A commercial delegation from the Tehran Chamber of Commerce, Industries, Mines and Agriculture to Geneva, Switzerland, has met with the Central European nation’s parliamentary officials among many others, who heralded a better future for Iranian-Swiss banking ties.
“Our two biggest banks are facing challenges in working with Iran because of the stance taken by the US, but our smaller banks are ready to have a presence in Iran,” an unnamed member of the Swiss Parliament was quoted as saying by the official news portal of TCCIM.
The lawmaker made the statements during a meeting with TCCIM chief, Masoud Khansari, who led a 40-strong Iranian business delegation to Switzerland for a three-day visit. The delegation, which arrived in the cosmopolitan city on Wednesday night, represented more than 30 private sector enterprises.
While noting that Swiss banks are cautious as a result of their trade links with US-based entities, the official said his country is ready to strengthen relations with Iran and remove the hurdles.
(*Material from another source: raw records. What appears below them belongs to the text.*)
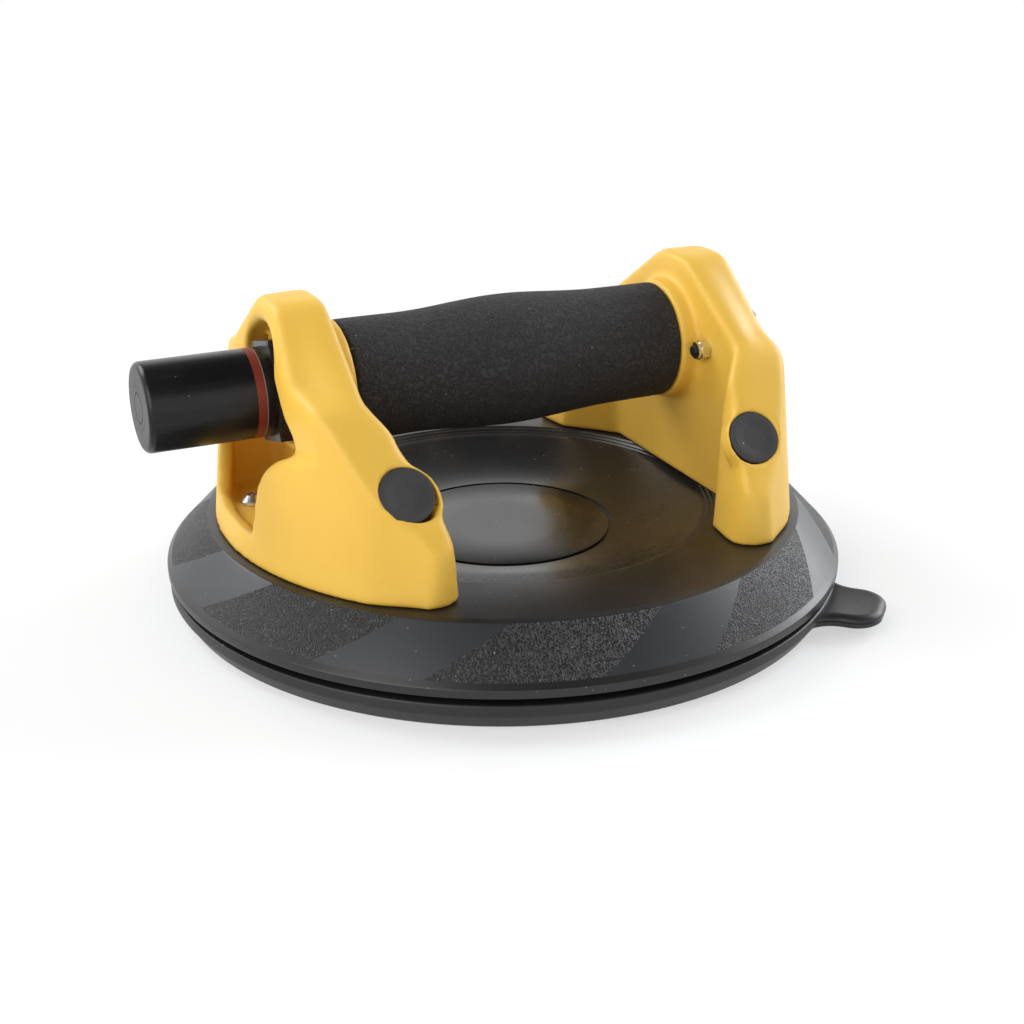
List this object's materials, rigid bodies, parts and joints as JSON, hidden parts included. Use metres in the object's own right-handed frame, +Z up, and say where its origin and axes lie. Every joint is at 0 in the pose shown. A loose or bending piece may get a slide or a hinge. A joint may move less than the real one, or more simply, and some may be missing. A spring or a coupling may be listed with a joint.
{
  "type": "floor tile suction lifter",
  "caption": "Vacuum lifter for raised-floor tiles: round black pad, two yellow brackets, foam grip over a built-in hand pump with plunger and red indicator band.",
  "frame": {"origin": "centre of the pad's sealing face, on the surface that the lifter stands on", "axes": "+Z up, away from the tile; X along the grip, with the pump plunger toward -X; -Y toward the side with the release tab"},
  "size_m": [0.2166, 0.21, 0.0982],
  "materials": {
    "moulded_disc": "satin moulded, wrinkle texture on the cone",
    "pad_rubber": "matte",
    "yellow_plastic": "semi-gloss moulded",
    "cap_plastic": "matte",
    "zinc_screw": "zinc plated",
    "black_screw": "black oxide",
    "nut_steel": "bright zinc",
    "grip_foam": "closed-cell foam, matte",
    "tube_aluminium": "drawn tube",
    "gland_black": "gloss black",
    "head_plastic": "moulded",
    "plunger_plastic": "satin moulded",
    "red_band": "gloss",
    "hose_rubber": "matte",
    "fitting_plastic": "moulded",
    "cup_rubber": "oiled",
    "spring_steel": "bright",
    "guide_white": "natural",
    "felt": "white felt"
  },
  "bodies": {
    "base": {"pad_disc": "moulded_disc", "suction_pad": "pad_rubber", "right_bracket": "yellow_plastic", "left_bracket": "yellow_plastic", "cap_right_front": "cap_plastic", "cap_right_back": "cap_plastic", "cap_left_front": "cap_plastic", "cap_left_back": "cap_plastic", "leg_screws": "black_screw", "floor_screws": "zinc_screw", "pump_tube": "tube_aluminium", "foam_grip": "grip_foam", "gland_nut": "gland_black", "pump_head": "head_plastic", "head_seal": "cup_rubber", "inlet_filter": "felt", "flange_screws": "black_screw", "flange_nuts": "nut_steel", "valve_elbow": "fitting_plastic", "vacuum_hose": "hose_rubber", "port_fitting": "fitting_plastic", "return_spring": "spring_steel", "poppet_spring": "spring_steel"},
    "plunger": {"plunger_sleeve": "plunger_plastic", "plunger_end_disc": "plunger_plastic", "indicator_band": "red_band", "piston": "head_plastic", "guide_ring": "guide_white", "piston_cup": "cup_rubber"},
    "poppet": {"valve_poppet": "guide_white"}
  },
  "joints": [
    {"name": "plunger_push", "type": "slide", "parent": "base", "child": "plunger", "axis": [1, 0, 0], "range_m": [0, 0.03], "stiffness_N_per_m": 1000, "springref_m": -0.015, "deforming": ["return_spring"]},
    {"name": "valve_lift", "type": "slide", "parent": "base", "child": "poppet", "axis": [-1, 0, 0], "range_m": [0, 0.0012], "stiffness_N_per_m": 50, "springref_m": -0.002, "deforming": ["poppet_spring"]}
  ]
}
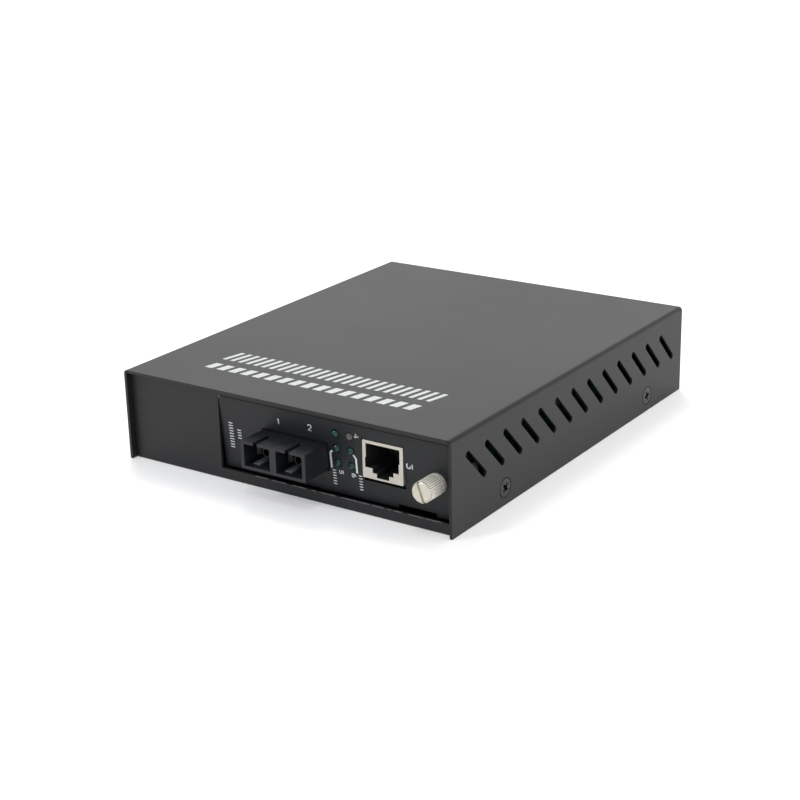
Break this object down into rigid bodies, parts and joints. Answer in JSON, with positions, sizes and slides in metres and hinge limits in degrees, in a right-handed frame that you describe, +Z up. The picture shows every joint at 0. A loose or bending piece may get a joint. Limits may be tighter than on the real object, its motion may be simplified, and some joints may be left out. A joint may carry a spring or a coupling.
{
  "type": "fibre media converter",
  "caption": "Flat folded-steel box with slotted walls and a slide-in converter card that carries duplex SC ports, an RJ45 jack, lamps and a knurled thumbscrew; mains inlet at the back.",
  "frame": {"origin": "centre of the case's footprint, on the surface that it rests on", "axes": "front faces -Y, +X to the right seen from the front, +Z up"},
  "size_m": [0.13, 0.1695, 0.032],
  "materials": {
    "case_black": "fine-textured black powder coat on folded steel",
    "plate_black": "satin black paint on folded steel",
    "screw_black": "black zinc on steel",
    "zinc_steel": "bright zinc on steel",
    "nickel": "nickel plate, knurled",
    "nickel_bright": "nickel-plated sheet",
    "port_plastic": "dark grey moulded plastic, slightly glossy",
    "black_plastic": "black moulded plastic",
    "white_nylon": "natural nylon",
    "gold_contact": "gold-plated spring wire",
    "plated_brass": "tin-plated brass",
    "fuse_glass": "clear glass tube",
    "lens_green": "tinted epoxy, unlit",
    "lens_clear": "water-clear epoxy, unlit",
    "board_green": "green solder mask on glass laminate",
    "board_tan": "bare paper laminate",
    "transceiver_black": "black moulded plastic",
    "chip_black": "moulded epoxy",
    "ferrite": "ground ferrite",
    "bobbin_black": "moulded phenolic",
    "winding_tape": "yellow polyester tape",
    "can_metal": "drawn nickel-plated can",
    "capacitor_sleeve": "dark shrink sleeve with an aluminium top",
    "heatsink_aluminium": "extruded aluminium",
    "mains_insulation": "coloured insulation",
    "low_insulation": "coloured insulation"
  },
  "bodies": {
    "case": {"top_cover": "case_black", "base_chassis": "case_black", "cover_screws": "screw_black", "latch_bracket": "case_black", "backplane_bracket": "zinc_steel", "supply_standoffs": "zinc_steel", "supply_screws": "zinc_steel", "backplane_screws": "zinc_steel", "inlet_screws": "screw_black", "inlet_nuts": "zinc_steel", "backplane_socket": "black_plastic", "mains_inlet": "black_plastic", "card_guide_left": "black_plastic", "card_guide_right": "black_plastic", "mains_header": "white_nylon", "low_voltage_header": "white_nylon", "inlet_blades": "plated_brass", "fuse_clips": "plated_brass", "fuse": "fuse_glass", "backplane_board": "board_green", "supply_board": "board_tan", "switch_transistor": "chip_black", "transformer_core": "ferrite", "transformer_base": "bobbin_black", "transformer_winding": "winding_tape", "bulk_capacitor": "capacitor_sleeve", "output_capacitors": "capacitor_sleeve", "supply_heatsink": "heatsink_aluminium", "mains_leads": "mains_insulation", "low_voltage_leads": "low_insulation"},
    "card": {"card_faceplate": "plate_black", "card_board": "board_green", "plate_screws": "zinc_steel", "sc_receptacle": "port_plastic", "sc_sleeves": "port_plastic", "sc_latches": "port_plastic", "transceiver_body": "transceiver_black", "jack_shell": "nickel_bright", "jack_insert": "black_plastic", "jack_contacts": "gold_contact", "lamp_holder": "black_plastic", "lamps_green": "lens_green", "lamp_clear": "lens_clear", "thumbscrew_collar": "nickel", "converter_chip": "chip_black", "line_chip": "chip_black", "line_magnetics": "chip_black", "regulator": "chip_black", "clock_crystal": "can_metal", "power_inductor": "ferrite", "card_capacitors": "capacitor_sleeve", "card_power_plug": "black_plastic", "card_power_pins": "gold_contact"},
    "thumbscrew": {"thumbscrew": "nickel"}
  },
  "joints": [
    {"name": "card_slide", "type": "slide", "parent": "case", "child": "card", "axis": [0, -1, 0], "range_m": [0, 0.13]},
    {"name": "thumbscrew_turn", "type": "hinge", "parent": "card", "child": "thumbscrew", "pos_m": [0.0576, -0.0768, 0.0159], "axis": [0, -1, 0], "continuous": true}
  ]
}
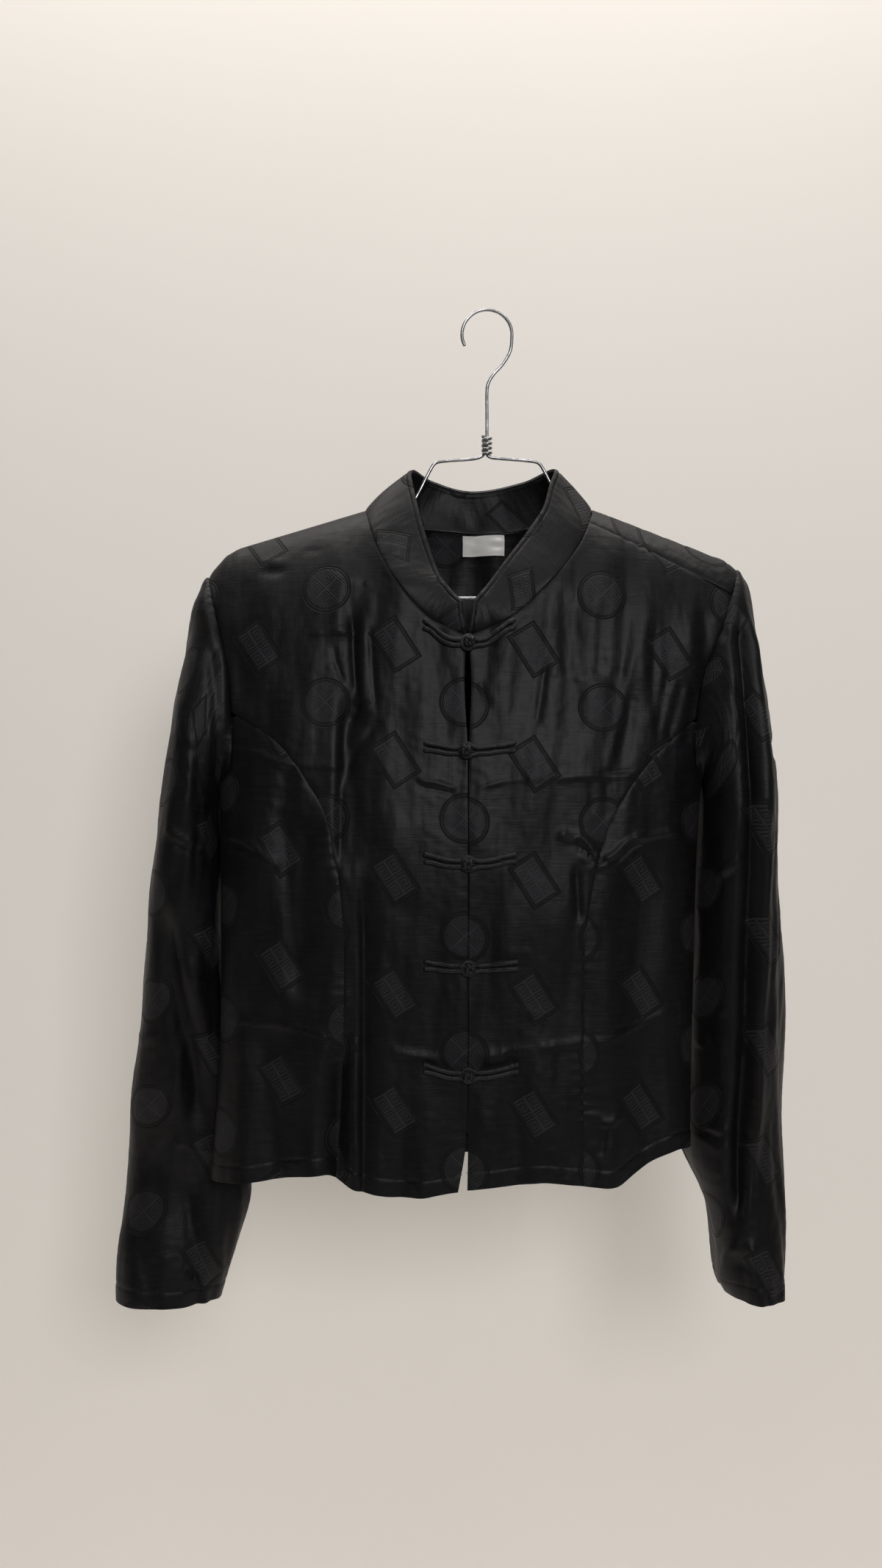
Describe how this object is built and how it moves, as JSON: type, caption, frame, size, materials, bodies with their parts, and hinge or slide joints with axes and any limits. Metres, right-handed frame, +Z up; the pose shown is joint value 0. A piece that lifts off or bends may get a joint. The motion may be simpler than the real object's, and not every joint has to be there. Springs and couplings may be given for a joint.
{
  "type": "tang jacket on a wire hanger",
  "caption": "Woman's short silk jacquard tang jacket with stand collar, princess seams, long sleeves and frog closures, hung on a bent wire hanger.",
  "frame": {"origin": "inner top of the hanger's hook, where it sits on what holds it", "axes": "+Z up, -Y towards the jacket's front, +X to the wearer's left"},
  "size_m": [0.5379, 0.1409, 0.7917],
  "materials": {
    "silk_jacquard": "black silk jacquard, soft sheen",
    "frog_cord": "black silk rouleau cord",
    "label_satin": "white satin ribbon, bare",
    "galvanised_wire": "bright galvanised steel wire"
  },
  "bodies": {
    "root": {"centre_front_right": "silk_jacquard", "side_front_right": "silk_jacquard", "centre_front_left": "silk_jacquard", "side_front_left": "silk_jacquard", "back": "silk_jacquard", "sleeve_right": "silk_jacquard", "sleeve_left": "silk_jacquard", "collar": "silk_jacquard", "frog_1_button": "frog_cord", "frog_1_knot": "frog_cord", "frog_1_loop": "frog_cord", "frog_2_button": "frog_cord", "frog_2_knot": "frog_cord", "frog_2_loop": "frog_cord", "frog_3_button": "frog_cord", "frog_3_knot": "frog_cord", "frog_3_loop": "frog_cord", "frog_4_button": "frog_cord", "frog_4_knot": "frog_cord", "frog_4_loop": "frog_cord", "frog_5_button": "frog_cord", "frog_5_knot": "frog_cord", "frog_5_loop": "frog_cord", "neck_label": "label_satin", "hanger_wire": "galvanised_wire"}
  },
  "joints": []
}
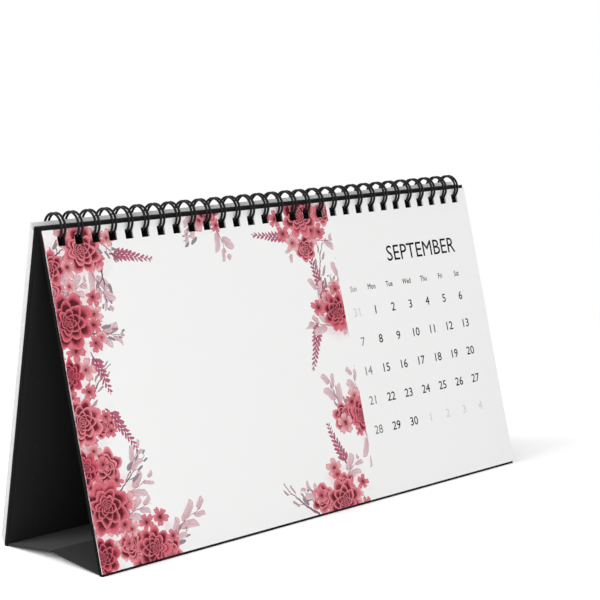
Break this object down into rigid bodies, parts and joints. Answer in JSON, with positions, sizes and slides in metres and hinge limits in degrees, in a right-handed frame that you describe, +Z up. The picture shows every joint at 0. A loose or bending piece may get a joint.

Khansari called on the Swiss Parliament to take measures for resolving banking problems and said Iran welcomes more Swiss companies to work inside the country.
As his main mission was to provide a more realistic image of Iran to Switzerland, he outlined measures taken in recent years to remove sanctions, tame inflation and end recession, introducing opportunities that could prove enticing to Swiss businessmen.
Post-Sanctions Iran
The Iranian delegation also took part in a convention called “Iran: 20 Months After JCPOA”, which refers to the nuclear deal by its formal name, holding talks with Swiss businessmen in addition to meeting with private sector representatives from the Geneva Chamber of Commerce.
Iran reached the landmark deal with global powers in July 2015, which led to the termination of all nuclear-reacted sanctions imposed on the country after it was implemented in January 2016.
Khansari noted in his keynote speech to the conference that as the sanctions have been removed, it is now time for European nations to engage more with Iran and invest in the country.
As proof of improving conditions, he pointed to two globally accepted reports, one from the European Commission indicating an 80% year-on-year rise in Iran-Europe trade during the first seven months of 2017, and the other from the International Atomic Energy Agency which stated Iran has remained loyal to all its commitments under JCPOA.
The TCCIM president then pointed to other measures such as repeated suspension of active countermeasures against Iran by the Financial Action Task Force, improvement in Iran’s compliance with international banking standards and attraction of major international deals such as the one with French energy giant Total S.A. that signed a mega gas contract with Iran in early July.
Another positive step, as outlined by Khansari, was the establishment of an investment center at TCCIM that is tasked with “reviewing hurdles and problems on the way of attracting foreign investors” and “introducing potentials” to prospective investors.
The head of TCCIM also spoke with Geneva Tribune, a Swiss French-language daily newspaper.
In the interview, he noted that since the implementation of JCPOA in January 2016, more than 200 business delegations from Europe and Asia have travelled to Iran while during the past month, close to $30 billion worth of foreign finance were finalized with China, South Korea, Austria and Denmark.
Khansari stressed that in light of the disturbing stance taken by Trump, Europe must make its own approach clear because the US president “will not be able to individually ignore a multilateral international accord”.
The Iranian delegation also met with officials of Hinduja Bank Ltd –a lender originally founded as a finance company in 1978 and became a Swiss-regulated bank in 1994.
Officials of Hinduja BBank outlined the wide-reaching operations of the bank and its holding company in many countries, and announced that its online branch, which operates out of Germany, can offer services to Iran.